Reproduce the material in full, exactly as written.

** START OF SUPPLIED MATERIAL **

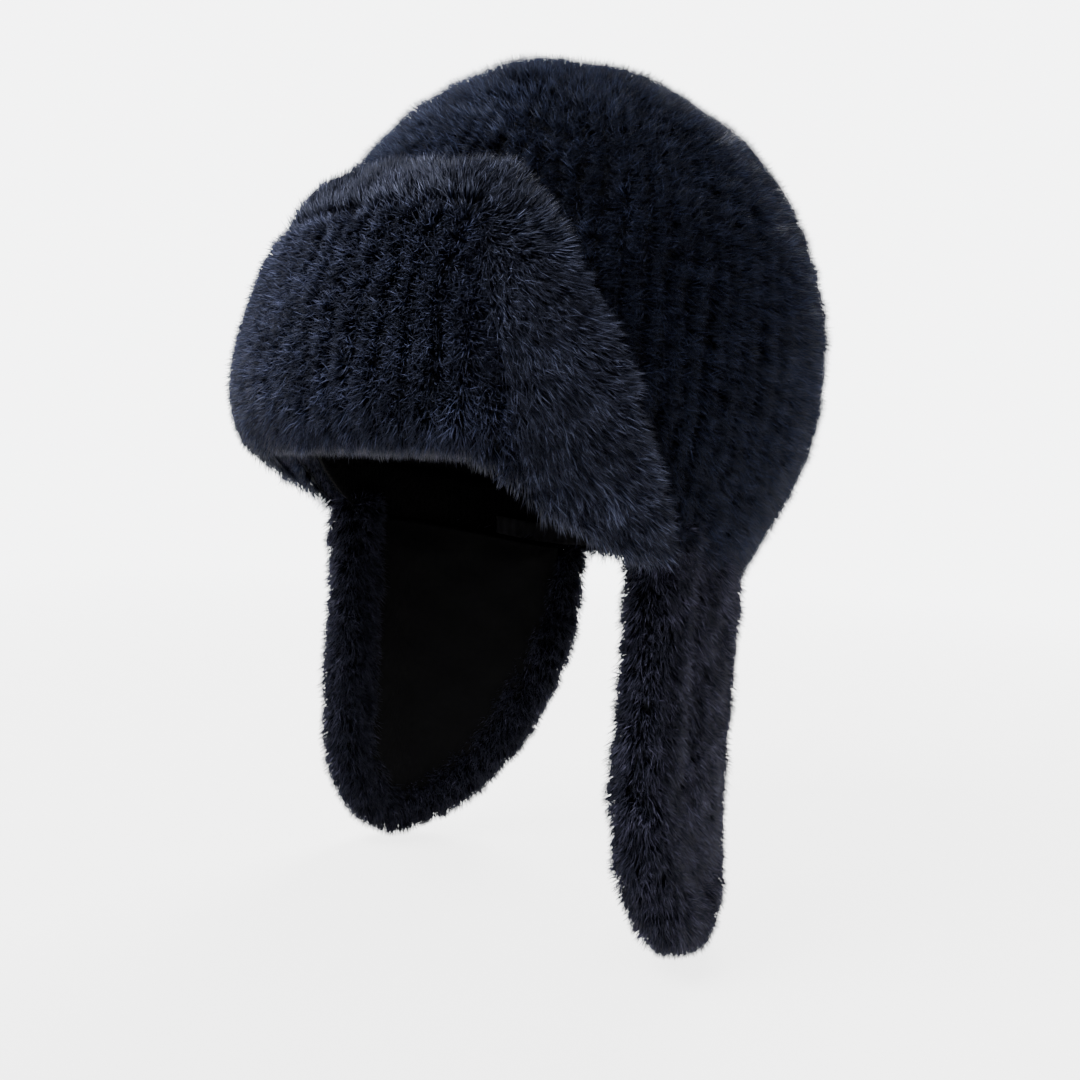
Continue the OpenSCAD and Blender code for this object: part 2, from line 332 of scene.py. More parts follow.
def slab(name, columns, rows, place, material, closed=False):
    """A closed slab. place(i, j, side) gives its points for i and j from 0 to 1; side 0 is outer."""
    across = columns if closed else columns + 1
    i, j = np.meshgrid(np.arange(across) / columns, np.arange(rows + 1) / rows)
    layers = [place(i, j, side).reshape(-1, 3) for side in (0, 1)]
    count, last = len(layers[0]), rows * across
    faces = grid_faces(columns, rows, across, rows + 1)
    faces += grid_faces(columns, rows, across, rows + 1, count, flip=True)
    for c in range(columns):
        n = (c + 1) % across
        faces.append((count + c, count + n, n, c))
        faces.append((last + c, last + n, count + last + n, count + last + c))
    if not closed:
        for r in range(rows):
            a, b = r * across, (r + 1) * across
            faces.append((a, b, count + b, count + a))
            faces.append((count + a + columns, count + b + columns, b + columns, a + columns))
    return mesh_object(name, np.concatenate(layers), faces, material)


def tube(name, along, around, place, material, closed=False):
    """A closed roll. place(i, turn) gives its points, i 0 to 1 along it and turn in radians."""
    steps = along if closed else along + 1
    turn, i = np.meshgrid(np.arange(around) * 2 * math.pi / around, np.arange(steps) / along)
    points = place(i, turn).reshape(-1, 3)
    faces = grid_faces(around, along, around, steps)
    if not closed:
        faces.append(list(range(around))[::-1])
        faces.append([along * around + k for k in range(around)])
    return mesh_object(name, points, faces, material)


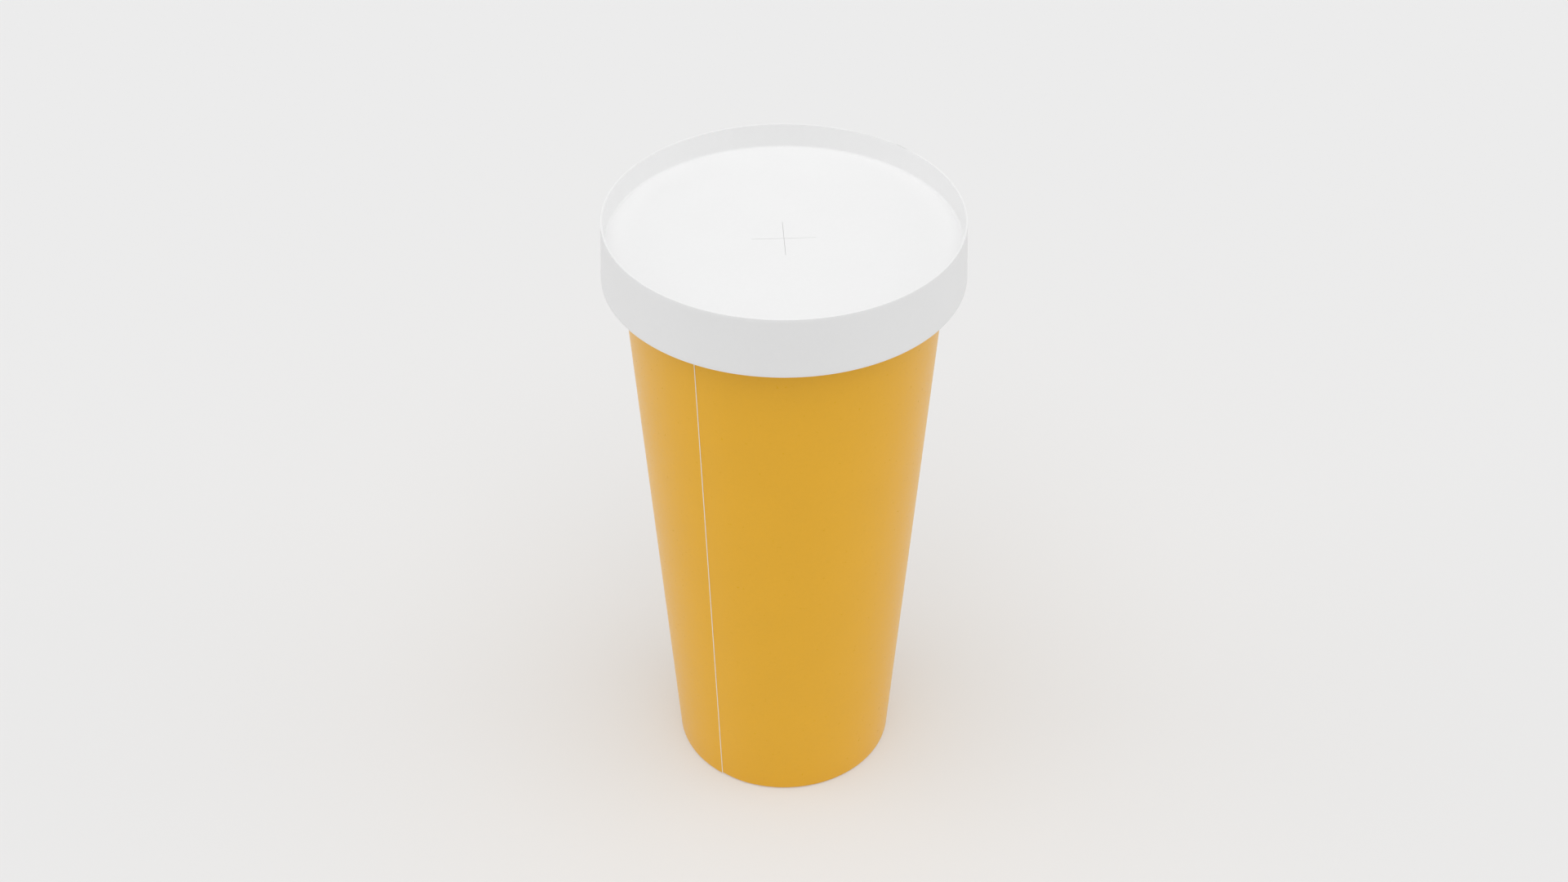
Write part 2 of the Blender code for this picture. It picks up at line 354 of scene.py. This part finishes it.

** END OF SUPPLIED MATERIAL **

■ **REPLY TO THE TASK**
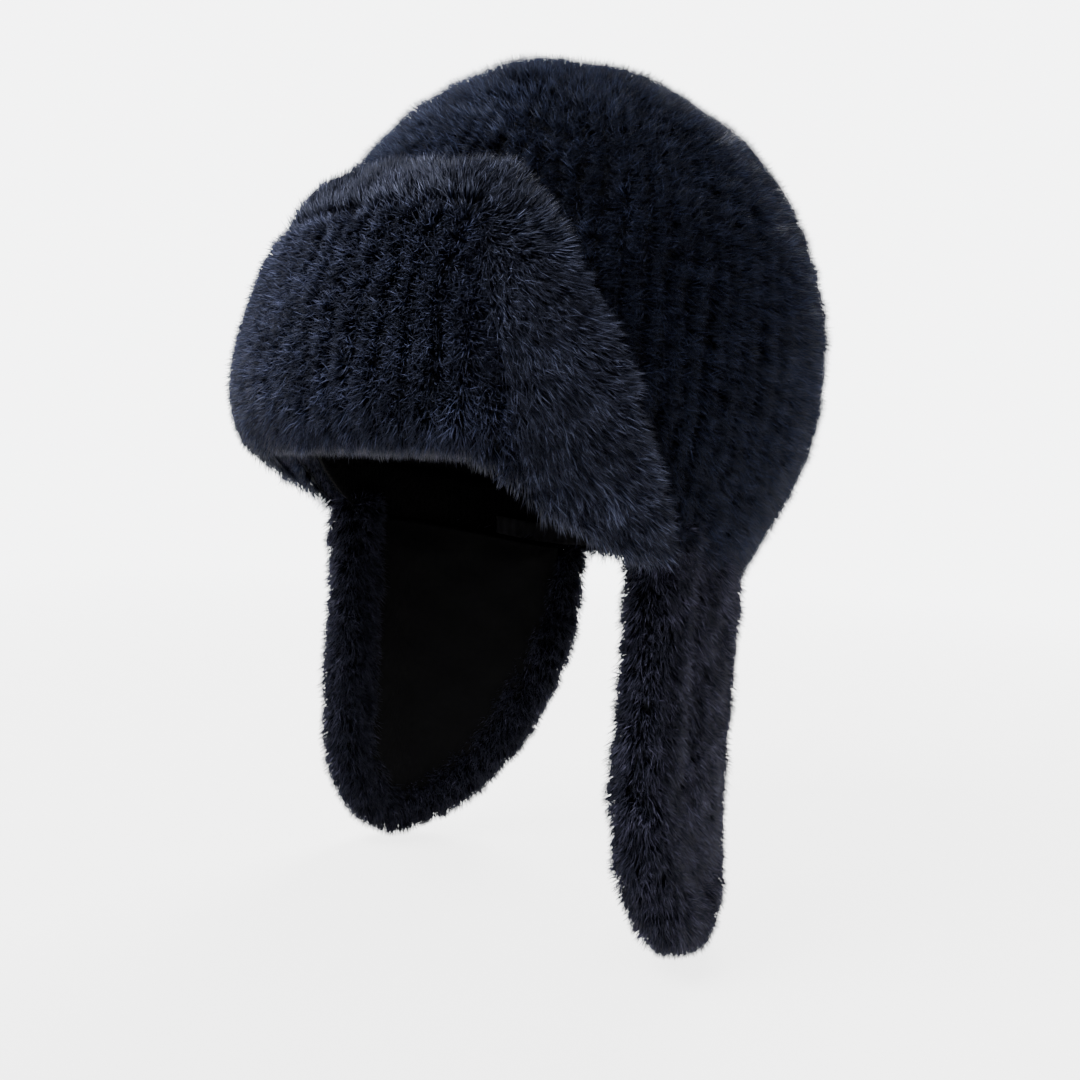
Continue the OpenSCAD and Blender code for this object: part 2, from line 332 of scene.py. More parts follow.
def slab(name, columns, rows, place, material, closed=False):
    """A closed slab. place(i, j, side) gives its points for i and j from 0 to 1; side 0 is outer."""
    across = columns if closed else columns + 1
    i, j = np.meshgrid(np.arange(across) / columns, np.arange(rows + 1) / rows)
    layers = [place(i, j, side).reshape(-1, 3) for side in (0, 1)]
    count, last = len(layers[0]), rows * across
    faces = grid_faces(columns, rows, across, rows + 1)
    faces += grid_faces(columns, rows, across, rows + 1, count, flip=True)
    for c in range(columns):
        n = (c + 1) % across
        faces.append((count + c, count + n, n, c))
        faces.append((last + c, last + n, count + last + n, count + last + c))
    if not closed:
        for r in range(rows):
            a, b = r * across, (r + 1) * across
            faces.append((a, b, count + b, count + a))
            faces.append((count + a + columns, count + b + columns, b + columns, a + columns))
    return mesh_object(name, np.concatenate(layers), faces, material)


def tube(name, along, around, place, material, closed=False):
    """A closed roll. place(i, turn) gives its points, i 0 to 1 along it and turn in radians."""
    steps = along if closed else along + 1
    turn, i = np.meshgrid(np.arange(around) * 2 * math.pi / around, np.arange(steps) / along)
    points = place(i, turn).reshape(-1, 3)
    faces = grid_faces(around, along, around, steps)
    if not closed:
        faces.append(list(range(around))[::-1])
        faces.append([along * around + k for k in range(around)])
    return mesh_object(name, points, faces, material)


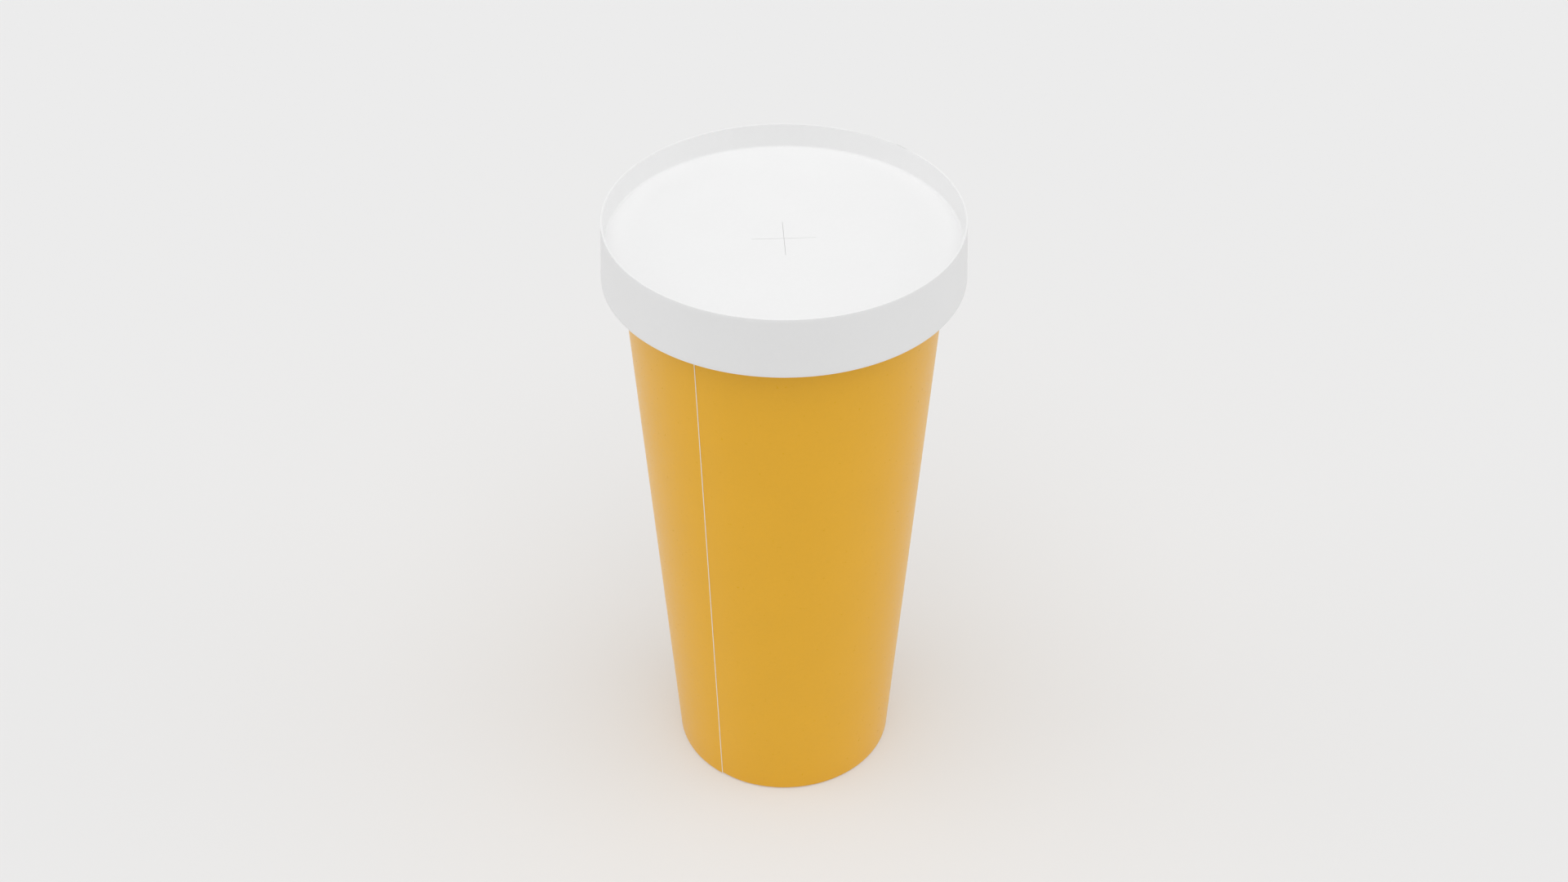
Write part 2 of the Blender code for this picture. It picks up at line 354 of scene.py. This part finishes it.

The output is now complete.